## SOURCE EXCERPT
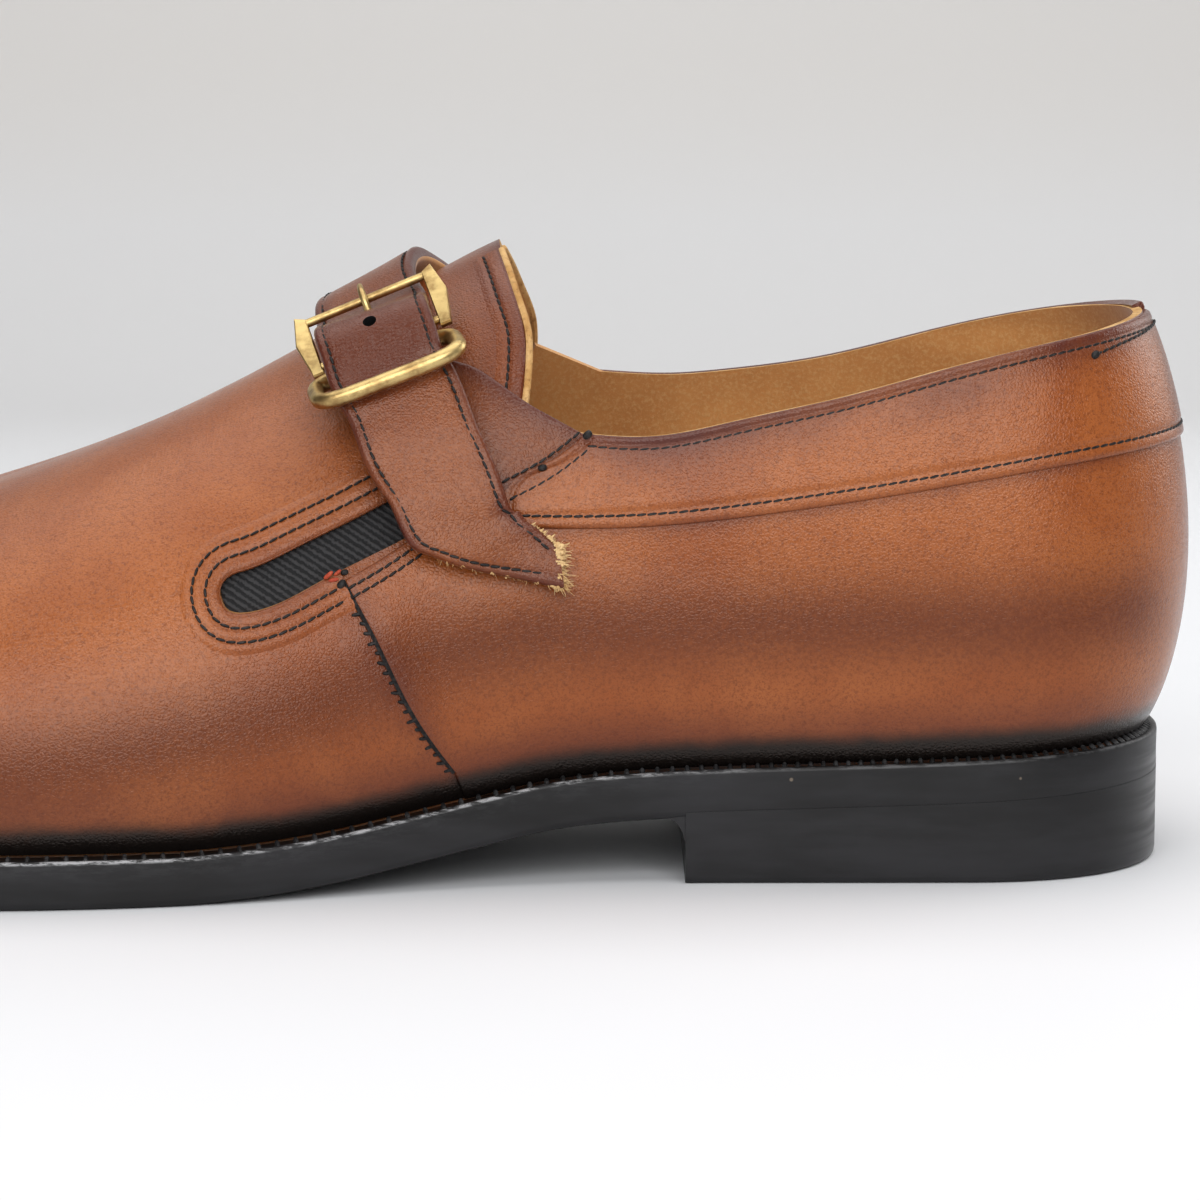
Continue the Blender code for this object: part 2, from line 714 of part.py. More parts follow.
def strap_rows(table):
    """World points, normals and reaches of a strap's table."""
    rows = np.array([row[:2] + row[3:] for row in table], float)
    sides = np.array([row[2] for row in table], float)
    points, normals = lifted(rows[:, 0], rows[:, 1], sides, rows[:, 2])
    return np.column_stack([points, normals, rows[:, 3:6]])


class StrapPath:
    """A smooth path through rows of points, normals and reaches."""

    def __init__(self, rows):
        chords = np.linalg.norm(np.diff(rows[:, :3], axis=0), axis=1)
        self.knots = np.concatenate([[0], np.cumsum(chords)])
        table = [(knot, *row) for knot, row in zip(self.knots, rows)]
        self.smooth = [natural_spline(table, k + 1) for k in range(6)]
        self.steady = [steady_spline(table, k + 1) for k in range(6, 9)]

    def frames(self, places):
        """Centre, along, across, normal and reaches at places along the path."""
        places = np.asarray(places, float)
        centre = np.stack([line(places) for line in self.smooth[:3]], -1)
        normal = np.stack([line(places) for line in self.smooth[3:]], -1)
        step = self.knots[-1] * 1e-3
        low, high = np.maximum(places - step, 0), np.minimum(places + step, self.knots[-1])
        along = np.stack([line(high) - line(low) for line in self.smooth[:3]], -1)
        along = along / np.linalg.norm(along, axis=-1, keepdims=True)
        across = np.cross(along, normal)
        across = across / np.linalg.norm(across, axis=-1, keepdims=True)
        reach = np.stack([line(places) for line in self.steady], -1)
        return centre, along, across, np.cross(across, along), reach


def ribbon_solid(path, samples, width, thickness):
    centre, along, across, normal, reach = path.frames(np.linspace(0, path.knots[-1], samples))
    half = width / 2
    left = centre + across * reach[:, :1] * half + along * reach[:, 2:] * half
    right = centre - across * reach[:, 1:2] * half - along * reach[:, 2:] * half
    rise = normal * thickness
    return loft(np.stack([left, right, right + rise, left + rise], 1))


def buckle_axes(strap_path):
    """The two bars' centres and the buckle's directions: up the strap, across and out."""
    knots = strap_path.knots[[AT_CHAPE_BAR, AT_OUTER_BAR]]
    centre, along, across, normal, _ = strap_path.frames(knots)
    under = BUCKLE_EASE + CHAPE_THICK + GAP + CHAPE_BAR / 2
    chape_bar = centre[0] - normal[0] * under
    outer_bar = centre[1] + normal[1] * (STRAP_THICK + BUCKLE_EASE + OUTER_BAR / 2)
    sideways = across[0] + across[1]
    sideways = sideways / np.linalg.norm(sideways)
    upward = outer_bar - chape_bar
    outer_bar = outer_bar - sideways * (upward @ sideways)
    upward = outer_bar - chape_bar
    spacing = np.linalg.norm(upward)
    upward = upward / spacing
    out = np.cross(sideways, -upward)
    return chape_bar, outer_bar, upward, sideways, out, spacing


def curl_axes(strap_path):
    """Directions at the chape bar: along the chape, and square to it off the last."""
    chape_bar, _, upward, sideways, out, _ = buckle_axes(strap_path)
    _, along, _, normal, _ = strap_path.frames(strap_path.knots[[AT_CHAPE_BAR]])
    onward = -along[0] + sideways * (along[0] @ sideways)
    onward = onward / np.linalg.norm(onward)
    return chape_bar, onward, np.cross(sideways, -onward)


def round_points(centre, first, second, radius, degrees):
    angles = np.radians(degrees)
    return centre + radius * (np.cos(angles)[:, None] * first + np.sin(angles)[:, None] * second)


def build_strap(path, material, collection):
    """The long strap, from the medial quarter over the instep to its pointed tail."""
    vertices, faces = ribbon_solid(path, STRAP_SAMPLES, STRAP_WIDTH, STRAP_THICK)
    return make_object("strap", vertices, faces, material, collection, 50)


def build_chape(strap_path, material, collection, cutters):
    """The short buckle tab, curled round the chape bar and notched for the prong."""
    bar, onward, outward_axis = curl_axes(strap_path)
    reach = CHAPE_BAR / 2 + GAP + CHAPE_THICK
    points = round_points(bar, onward, outward_axis, reach, CHAPE_CURL)
    normals = (bar - points) / reach
    tail = np.column_stack([points, normals, np.tile(CURL_REACH, (len(points), 1))])
    path = StrapPath(np.concatenate([strap_rows(CHAPE), tail]))
    vertices, faces = ribbon_solid(path, CHAPE_SAMPLES + 3 * len(CHAPE_CURL), CHAPE_WIDTH, CHAPE_THICK)
    chape = make_object("buckle_tab", vertices, faces, material, collection, 50)
    size = (PRONG_NOTCH, 4 * reach, 4 * reach)
    boolean(chape, block("prong_notch", bar, np.cross(onward, outward_axis), onward, size, cutters))
    return chape


def placing(centre, first, second):
    """A matrix with the given X and Y directions."""
    third = np.cross(first, second)
    matrix = Matrix((first, second, third)).transposed().to_4x4()
    matrix.translation = Vector(centre)
    return matrix


def block(name, centre, first, second, size, collection):
    form = bmesh.new()
    bmesh.ops.create_cube(form, size=1.0)
    bmesh.ops.scale(form, vec=size, verts=form.verts)
    return from_form(name, form, placing(centre, first, second), None, collection)


def rod(name, start, end, radius, collection, material=None):
    """A round bar between two points."""
    start, end = Vector(start), Vector(end)
    form = bmesh.new()
    bmesh.ops.create_cone(form, cap_ends=True, segments=ROUND_SIDES, radius1=radius,
                          radius2=radius, depth=(end - start).length)
    turn = (end - start).to_track_quat("Z", "Y").to_matrix().to_4x4()
    turn.translation = (start + end) / 2
    return from_form(name, form, turn, material, collection)


def from_form(name, form, matrix, material, collection):
    mesh = bpy.data.meshes.new(name)
    bmesh.ops.transform(form, matrix=matrix, verts=form.verts)
    bmesh.ops.recalc_face_normals(form, faces=form.faces)
    form.to_mesh(mesh)
    form.free()
    mesh.shade_smooth()
    mesh.set_sharp_from_angle(angle=math.radians(35))
    if material:
        mesh.materials.append(material)
    item = bpy.data.objects.new(name, mesh)
    collection.objects.link(item)
    return item


def build_buckle_frame(strap_path, material, collection, cutters):
    """Two flat six-cornered side plates joined by the outer bar and the chape bar."""
    chape_bar, outer_bar, upward, sideways, out, spacing = buckle_axes(strap_path)
    middle = (chape_bar + outer_bar) / 2
    offset = STRAP_WIDTH / 2 + BUCKLE_EASE + SIDE_PLATE_WIDTH / 2
    length = spacing + 2 * SIDE_PLATE_REACH
    plates = []
    for sign in (-1, 1):
        centre = middle + sideways * sign * offset
        ring = [centre + sideways * sign * a * SIDE_PLATE_WIDTH + upward * b * length
                for a, b in PLATE_OUTLINE]
        half = out * SIDE_PLATE_THICK / 2
        vertices, faces = loft(np.array([[point - half for point in ring],
                                         [point + half for point in ring]]))
        target = collection if sign < 0 else cutters
        name = "buckle_frame" if sign < 0 else "right_plate"
        plates.append(make_object(name, vertices, faces, material, target))
    frame = plates[0]
    boolean(frame, plates[1], "UNION")
    for name, centre, size in (("outer_rod", outer_bar, OUTER_BAR), ("chape_rod", chape_bar, CHAPE_BAR)):
        reach = sideways * offset
        boolean(frame, rod(name, centre - reach, centre + reach, size / 2, cutters), "UNION")
    return frame


def wire(name, points, thickness, cyclic, material, collection):
    curve = bpy.data.curves.new(name, "CURVE")
    curve.dimensions = "3D"
    curve.bevel_depth = thickness / 2
    curve.bevel_resolution = 2
    curve.use_fill_caps = not cyclic
    spline = curve.splines.new("POLY")
    spline.points.add(len(points) - 1)
    for place, point in zip(spline.points, points):
        place.co = (*point, 1.0)
    spline.use_cyclic_u = cyclic
    curve.materials.append(material)
    item = bpy.data.objects.new(name, curve)
    collection.objects.link(item)
    return item


def prong_points(strap_path):
    """The prong's centre line: a loop round the chape bar, then over the outer bar."""
    bar, outer_bar, _, sideways, _, spacing = buckle_axes(strap_path)
    _, onward, outward_axis = curl_axes(strap_path)
    radius = (CHAPE_BAR + PRONG_WIRE) / 2 + GAP
    loop = round_points(bar, onward, outward_axis, radius, PRONG_LOOP)
    span = outer_bar - bar
    length, rise = span @ onward, span @ outward_axis
    over = rise + (OUTER_BAR + PRONG_WIRE) / 2 + GAP
    shank = [bar + onward * a * length + outward_axis * (radius + (over - radius) * b)
             for a, b in PRONG_SHANK]
    tip = shank[-1] + onward * PRONG_TIP
    return np.concatenate([loop, shank, [tip]])


def hole_ends(prong):
    """A line along the prong's steep stretch, run out past both faces of the strap."""
    start, end = prong[-5], prong[-3]
    reach = (end - start) / np.linalg.norm(end - start) * STRAP_THICK
    return start - reach, end + reach


def build_ring(strap_path, material, collection):
    """The oval keeper ring, leaning so that its outer rail lies toward the tail."""
    centre, along, across, normal, _ = strap_path.frames(strap_path.knots[[AT_RING]] + RING_SHIFT)
    centre = centre[0] + normal[0] * STRAP_THICK / 2
    lean = along[0] * math.cos(RING_TILT) + normal[0] * math.sin(RING_TILT)
    half_across = STRAP_WIDTH / 2 + GAP + RING_WIRE / 2 + RING_SIDE_ROOM
    points = []
    for number in range(RING_POINTS):
        angle = 2 * math.pi * number / RING_POINTS
        c, s = math.cos(angle), math.sin(angle)
        stretch = (abs(c)**RING_POWER + abs(s)**RING_POWER)**(1 / RING_POWER)
        points.append(centre + across[0] * half_across * c / stretch + lean * RING_RISE / 2 * s / stretch)
    return wire("keeper_ring", points, RING_WIRE, True, material, collection)


def centre_on_base(collection):
    """Parent every piece to an empty that puts the middle of the base at the origin."""
    bpy.context.view_layer.update()
    graph = bpy.context.evaluated_depsgraph_get()
    corners = []
    for item in collection.objects:
        shown = item.evaluated_get(graph)
        corners += [vertex.co[:] for vertex in shown.to_mesh().vertices]
        shown.to_mesh_clear()
    corners = np.array(corners)
    low, high = corners.min(axis=0), corners.max(axis=0)
    stand = bpy.data.objects.new("shoe_stand", None)
    stand.location = (-(low[0] + high[0]) / 2, -(low[1] + high[1]) / 2, -low[2])
    collection.objects.link(stand)
    return stand


def main():
    for item in list(bpy.data.objects):
        bpy.data.objects.remove(item, do_unlink=True)
    shoe = bpy.data.collections.new("monk_strap_loafer")
    cutters = bpy.data.collections.new("cutters")
    for collection in (shoe, cutters):
        bpy.context.scene.collection.children.link(collection)
    leather = make_material("tan_leather", (0.42, 0.18, 0.075), 0.42)
    sole = make_material("black_sole", (0.018, 0.018, 0.02), 0.45)
    lining = make_material("tan_lining", (0.50, 0.30, 0.15), 0.85)
    elastic = make_material("black_elastic", (0.012, 0.012, 0.013), 0.8)
    brass = make_material("brass", (0.75, 0.55, 0.25), 0.3, 1.0)
    build_outsole(sole, shoe)
    build_heel(sole, shoe)
    build_welt(sole, shoe)
    build_insole(lining, shoe)
    build_upper(leather, shoe, cutters)
    build_gore("lateral", LATERAL, elastic, shoe)
    build_gore("medial", MEDIAL, elastic, shoe)
    strap_path = StrapPath(strap_rows(STRAP))
    strap = build_strap(strap_path, leather, shoe)
    build_chape(strap_path, leather, shoe, cutters)
    build_buckle_frame(strap_path, brass, shoe, cutters)
    prong = prong_points(strap_path)
    wire("buckle_prong", prong, PRONG_WIRE, False, brass, shoe)
    hole = rod("prong_hole", *hole_ends(prong), PRONG_HOLE / 2, cutters)
    boolean(strap, hole)
    build_ring(strap_path, brass, shoe)
    stand = centre_on_base(shoe)
    for item in list(shoe.objects) + list(cutters.objects):
        if item != stand:
            item.parent = stand


main()
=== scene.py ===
"""The looks of the monk strap loafer: leather panels, stitches, elastic, brass, sole and floor.

The toe points to -X, the heel to +X and the outer (lateral) side to -Y. The panels are laid
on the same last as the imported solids, whose sizes and tables are repeated here.
"""
import math

import bmesh
import bpy
import numpy as np
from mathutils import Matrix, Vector


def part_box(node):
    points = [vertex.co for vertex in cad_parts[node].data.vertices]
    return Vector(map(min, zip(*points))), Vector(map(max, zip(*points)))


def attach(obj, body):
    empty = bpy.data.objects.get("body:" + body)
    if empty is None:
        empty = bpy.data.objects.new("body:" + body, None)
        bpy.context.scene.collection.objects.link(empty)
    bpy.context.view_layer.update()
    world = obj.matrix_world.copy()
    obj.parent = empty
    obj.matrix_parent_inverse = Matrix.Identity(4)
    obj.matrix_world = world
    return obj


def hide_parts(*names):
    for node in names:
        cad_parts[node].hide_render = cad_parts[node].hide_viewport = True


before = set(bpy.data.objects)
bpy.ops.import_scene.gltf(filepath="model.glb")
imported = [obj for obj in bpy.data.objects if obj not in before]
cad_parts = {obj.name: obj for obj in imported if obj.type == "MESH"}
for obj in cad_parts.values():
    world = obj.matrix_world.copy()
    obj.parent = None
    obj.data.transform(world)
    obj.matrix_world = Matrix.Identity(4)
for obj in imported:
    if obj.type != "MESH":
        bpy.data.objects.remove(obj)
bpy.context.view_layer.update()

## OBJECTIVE
Return the exact lines from the line with "PRONG_HOLE / 2, cutters)" to the line with "import math", inclusive of both, with nothing added.

## SOLUTION BELOW
    hole = rod("prong_hole", *hole_ends(prong), PRONG_HOLE / 2, cutters)
    boolean(strap, hole)
    build_ring(strap_path, brass, shoe)
    stand = centre_on_base(shoe)
    for item in list(shoe.objects) + list(cutters.objects):
        if item != stand:
            item.parent = stand


main()
=== scene.py ===
"""The looks of the monk strap loafer: leather panels, stitches, elastic, brass, sole and floor.

The toe points to -X, the heel to +X and the outer (lateral) side to -Y. The panels are laid
on the same last as the imported solids, whose sizes and tables are repeated here.
"""
import math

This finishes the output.